** Begin Information provided **
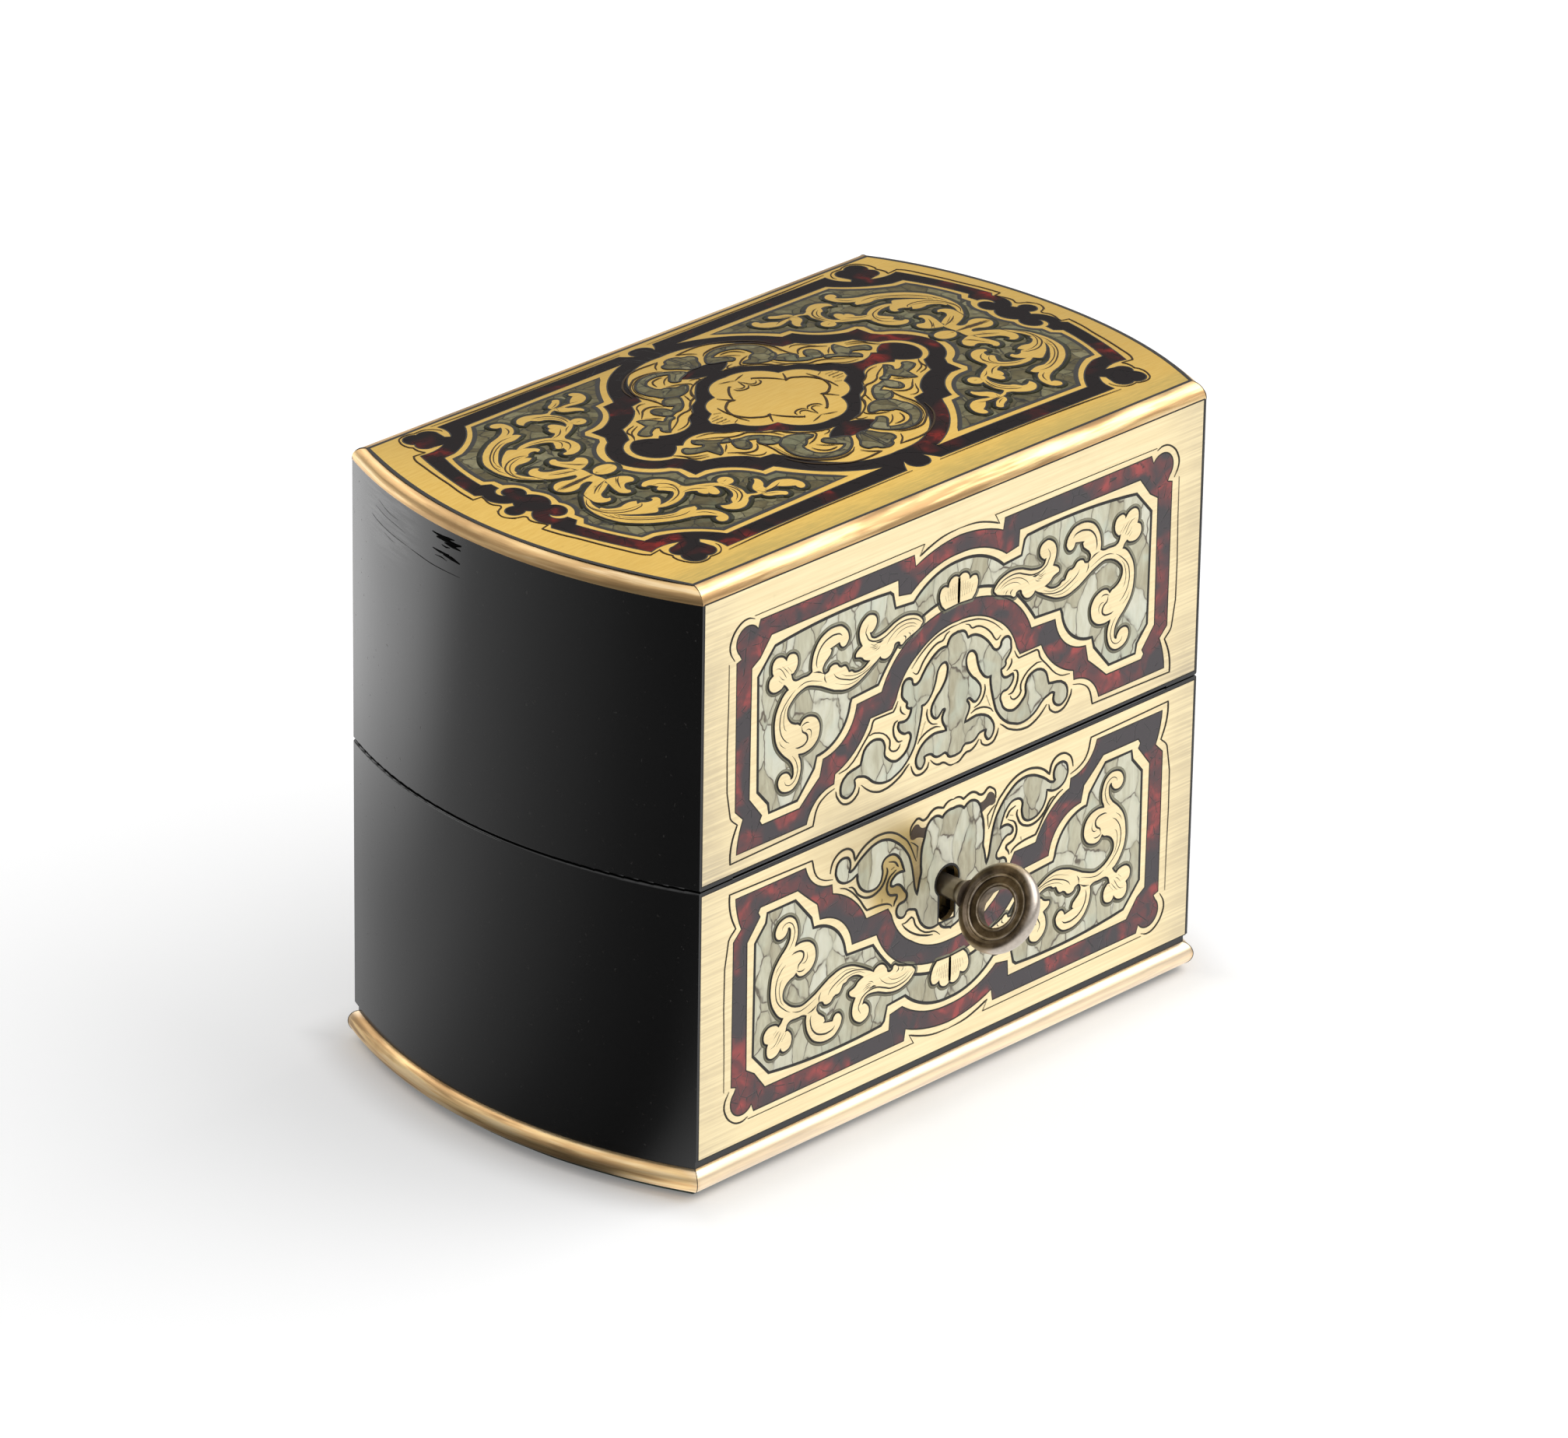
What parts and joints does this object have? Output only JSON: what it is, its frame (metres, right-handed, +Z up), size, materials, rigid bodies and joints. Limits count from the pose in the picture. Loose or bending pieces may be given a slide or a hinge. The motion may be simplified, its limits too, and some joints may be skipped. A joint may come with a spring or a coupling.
{
  "type": "perfume box",
  "caption": "Small hinged-lid coffer with bowed ends, brass and shell marquetry on front and domed top, box lock with key, and stoppered glass bottles in wells.",
  "frame": {"origin": "middle of the underside, on the surface the box stands on", "axes": "+X along the front to its right, -Y out of the front, +Z up"},
  "size_m": [0.1458, 0.1092, 0.1165],
  "materials": {
    "plate_brass": "satin",
    "tortoiseshell": "gloss",
    "pearl": "gloss",
    "moulding_brass": "satin",
    "felt": "matte",
    "lining": "matte",
    "glass": "gloss",
    "key_bronze": "satin",
    "fitting_brass": "satin",
    "steel": "satin",
    "ebonised_wood": "satin"
  },
  "bodies": {
    "base": {"base_back_board": "ebonised_wood", "base_bottom_board": "ebonised_wood", "base_felt": "felt", "base_front_board": "ebonised_wood", "base_front_brass": "plate_brass", "base_front_pearl": "pearl", "base_front_tortoiseshell": "tortoiseshell", "base_left_end": "ebonised_wood", "base_moulding_back": "moulding_brass", "base_moulding_front": "moulding_brass", "base_moulding_left": "moulding_brass", "base_moulding_right": "moulding_brass", "base_right_end": "ebonised_wood", "bottle_tray_board": "lining", "bottle_wells": "lining", "hinge_base_leaves": "fitting_brass", "hinge_base_screws": "fitting_brass", "hinge_pins": "fitting_brass", "lock_cap": "fitting_brass", "lock_case": "steel", "lock_screws": "steel", "lock_selvedge": "fitting_brass", "well_pads": "lining"},
    "lid": {"hinge_lid_leaves": "fitting_brass", "hinge_lid_screws": "fitting_brass", "lid_back_board": "ebonised_wood", "lid_ceiling_pad": "lining", "lid_front_board": "ebonised_wood", "lid_front_brass": "plate_brass", "lid_front_pearl": "pearl", "lid_front_tortoiseshell": "tortoiseshell", "lid_left_end": "ebonised_wood", "lid_moulding_back": "moulding_brass", "lid_moulding_front": "moulding_brass", "lid_moulding_left": "moulding_brass", "lid_moulding_right": "moulding_brass", "lid_right_end": "ebonised_wood", "lid_top_board": "ebonised_wood", "lid_top_brass": "plate_brass", "lid_top_pearl": "pearl", "lid_top_tortoiseshell": "tortoiseshell", "lid_wall_lining": "lining", "strike_plate": "fitting_brass", "strike_screws": "steel", "strike_staples": "fitting_brass"},
    "lock_bolt": {"lock_bolt": "steel"},
    "drill_pin": {"lock_drill_pin": "steel"},
    "key": {"key": "key_bronze"},
    "bottle_left": {"bottle_left": "glass"},
    "bottle_right": {"bottle_right": "glass"},
    "stopper_left": {"stopper_left": "glass"},
    "stopper_right": {"stopper_right": "glass"}
  },
  "joints": [
    {"name": "lid_hinge", "type": "hinge", "parent": "base", "child": "lid", "pos_m": [0, 0.04305, 0.05845], "axis": [-1, 0, 0], "range_deg": [0, 98]},
    {"name": "key_turn", "type": "hinge", "parent": "base", "child": "drill_pin", "pos_m": [-0.0012, -0.0365, 0.0388], "axis": [0, 1, 0], "range_deg": [0, 360]},
    {"name": "key_withdraw", "type": "slide", "parent": "drill_pin", "child": "key", "axis": [0, -1, 0], "range_m": [0, 0.01]},
    {"name": "bolt_throw", "type": "slide", "parent": "base", "child": "lock_bolt", "axis": [1, 0, 0], "range_m": [0, 0.0035]},
    {"name": "bottle_left_lift", "type": "slide", "parent": "base", "child": "bottle_left", "axis": [0, 0, 1], "range_m": [0, 0.0075]},
    {"name": "stopper_left_lift", "type": "slide", "parent": "bottle_left", "child": "stopper_left", "axis": [0, 0, 1], "range_m": [0, 0.0095]},
    {"name": "bottle_right_lift", "type": "slide", "parent": "base", "child": "bottle_right", "axis": [0, 0, 1], "range_m": [0, 0.0075]},
    {"name": "stopper_right_lift", "type": "slide", "parent": "bottle_right", "child": "stopper_right", "axis": [0, 0, 1], "range_m": [0, 0.0095]}
  ],
  "couplings": [
    {"joint": "bolt_throw", "follows": "key_turn", "m_per_rad": 0.00055704}
  ]
}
** End Information provided **
Exercise directions:
Give the listing above again, word for word.

Answer to the problem:
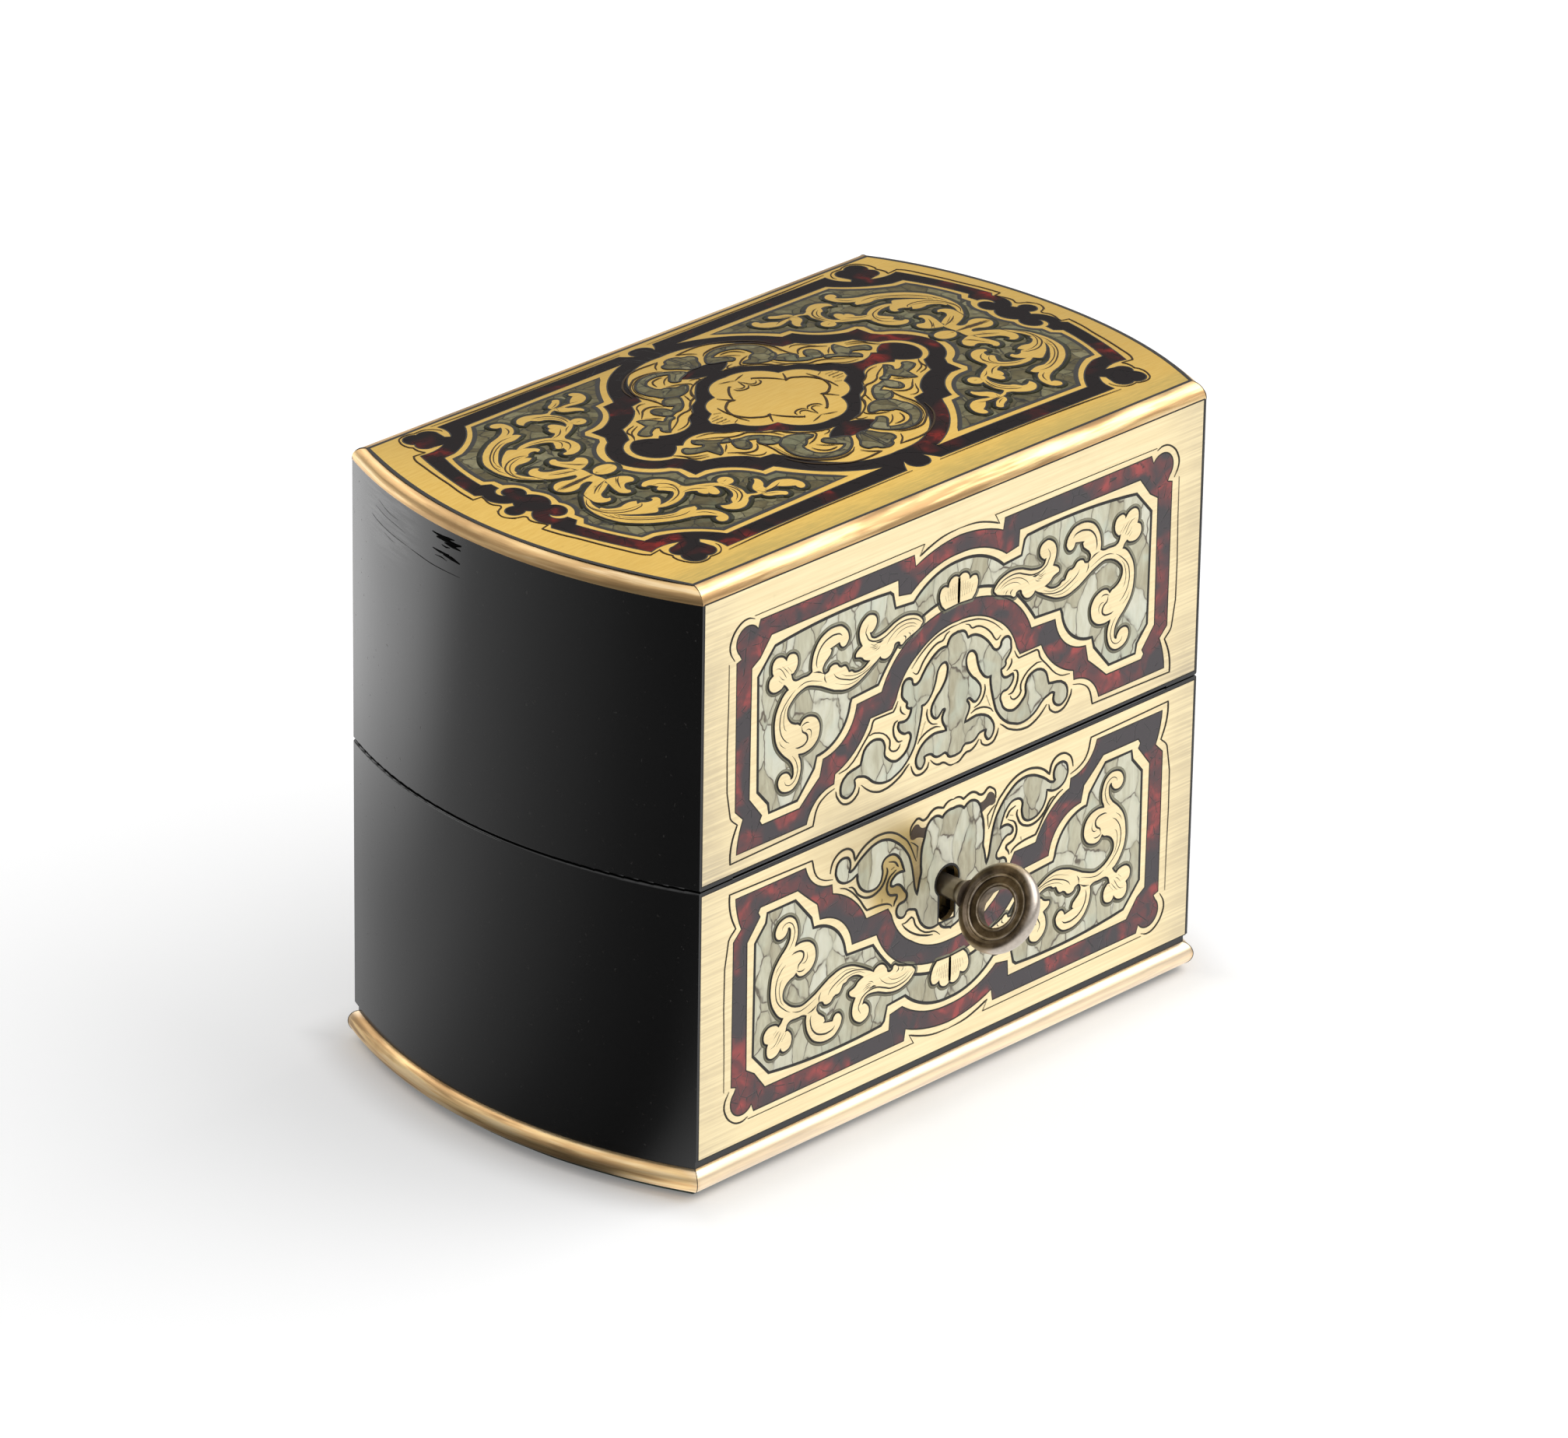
What parts and joints does this object have? Output only JSON: what it is, its frame (metres, right-handed, +Z up), size, materials, rigid bodies and joints. Limits count from the pose in the picture. Loose or bending pieces may be given a slide or a hinge. The motion may be simplified, its limits too, and some joints may be skipped. A joint may come with a spring or a coupling.
{
  "type": "perfume box",
  "caption": "Small hinged-lid coffer with bowed ends, brass and shell marquetry on front and domed top, box lock with key, and stoppered glass bottles in wells.",
  "frame": {"origin": "middle of the underside, on the surface the box stands on", "axes": "+X along the front to its right, -Y out of the front, +Z up"},
  "size_m": [0.1458, 0.1092, 0.1165],
  "materials": {
    "plate_brass": "satin",
    "tortoiseshell": "gloss",
    "pearl": "gloss",
    "moulding_brass": "satin",
    "felt": "matte",
    "lining": "matte",
    "glass": "gloss",
    "key_bronze": "satin",
    "fitting_brass": "satin",
    "steel": "satin",
    "ebonised_wood": "satin"
  },
  "bodies": {
    "base": {"base_back_board": "ebonised_wood", "base_bottom_board": "ebonised_wood", "base_felt": "felt", "base_front_board": "ebonised_wood", "base_front_brass": "plate_brass", "base_front_pearl": "pearl", "base_front_tortoiseshell": "tortoiseshell", "base_left_end": "ebonised_wood", "base_moulding_back": "moulding_brass", "base_moulding_front": "moulding_brass", "base_moulding_left": "moulding_brass", "base_moulding_right": "moulding_brass", "base_right_end": "ebonised_wood", "bottle_tray_board": "lining", "bottle_wells": "lining", "hinge_base_leaves": "fitting_brass", "hinge_base_screws": "fitting_brass", "hinge_pins": "fitting_brass", "lock_cap": "fitting_brass", "lock_case": "steel", "lock_screws": "steel", "lock_selvedge": "fitting_brass", "well_pads": "lining"},
    "lid": {"hinge_lid_leaves": "fitting_brass", "hinge_lid_screws": "fitting_brass", "lid_back_board": "ebonised_wood", "lid_ceiling_pad": "lining", "lid_front_board": "ebonised_wood", "lid_front_brass": "plate_brass", "lid_front_pearl": "pearl", "lid_front_tortoiseshell": "tortoiseshell", "lid_left_end": "ebonised_wood", "lid_moulding_back": "moulding_brass", "lid_moulding_front": "moulding_brass", "lid_moulding_left": "moulding_brass", "lid_moulding_right": "moulding_brass", "lid_right_end": "ebonised_wood", "lid_top_board": "ebonised_wood", "lid_top_brass": "plate_brass", "lid_top_pearl": "pearl", "lid_top_tortoiseshell": "tortoiseshell", "lid_wall_lining": "lining", "strike_plate": "fitting_brass", "strike_screws": "steel", "strike_staples": "fitting_brass"},
    "lock_bolt": {"lock_bolt": "steel"},
    "drill_pin": {"lock_drill_pin": "steel"},
    "key": {"key": "key_bronze"},
    "bottle_left": {"bottle_left": "glass"},
    "bottle_right": {"bottle_right": "glass"},
    "stopper_left": {"stopper_left": "glass"},
    "stopper_right": {"stopper_right": "glass"}
  },
  "joints": [
    {"name": "lid_hinge", "type": "hinge", "parent": "base", "child": "lid", "pos_m": [0, 0.04305, 0.05845], "axis": [-1, 0, 0], "range_deg": [0, 98]},
    {"name": "key_turn", "type": "hinge", "parent": "base", "child": "drill_pin", "pos_m": [-0.0012, -0.0365, 0.0388], "axis": [0, 1, 0], "range_deg": [0, 360]},
    {"name": "key_withdraw", "type": "slide", "parent": "drill_pin", "child": "key", "axis": [0, -1, 0], "range_m": [0, 0.01]},
    {"name": "bolt_throw", "type": "slide", "parent": "base", "child": "lock_bolt", "axis": [1, 0, 0], "range_m": [0, 0.0035]},
    {"name": "bottle_left_lift", "type": "slide", "parent": "base", "child": "bottle_left", "axis": [0, 0, 1], "range_m": [0, 0.0075]},
    {"name": "stopper_left_lift", "type": "slide", "parent": "bottle_left", "child": "stopper_left", "axis": [0, 0, 1], "range_m": [0, 0.0095]},
    {"name": "bottle_right_lift", "type": "slide", "parent": "base", "child": "bottle_right", "axis": [0, 0, 1], "range_m": [0, 0.0075]},
    {"name": "stopper_right_lift", "type": "slide", "parent": "bottle_right", "child": "stopper_right", "axis": [0, 0, 1], "range_m": [0, 0.0095]}
  ],
  "couplings": [
    {"joint": "bolt_throw", "follows": "key_turn", "m_per_rad": 0.00055704}
  ]
}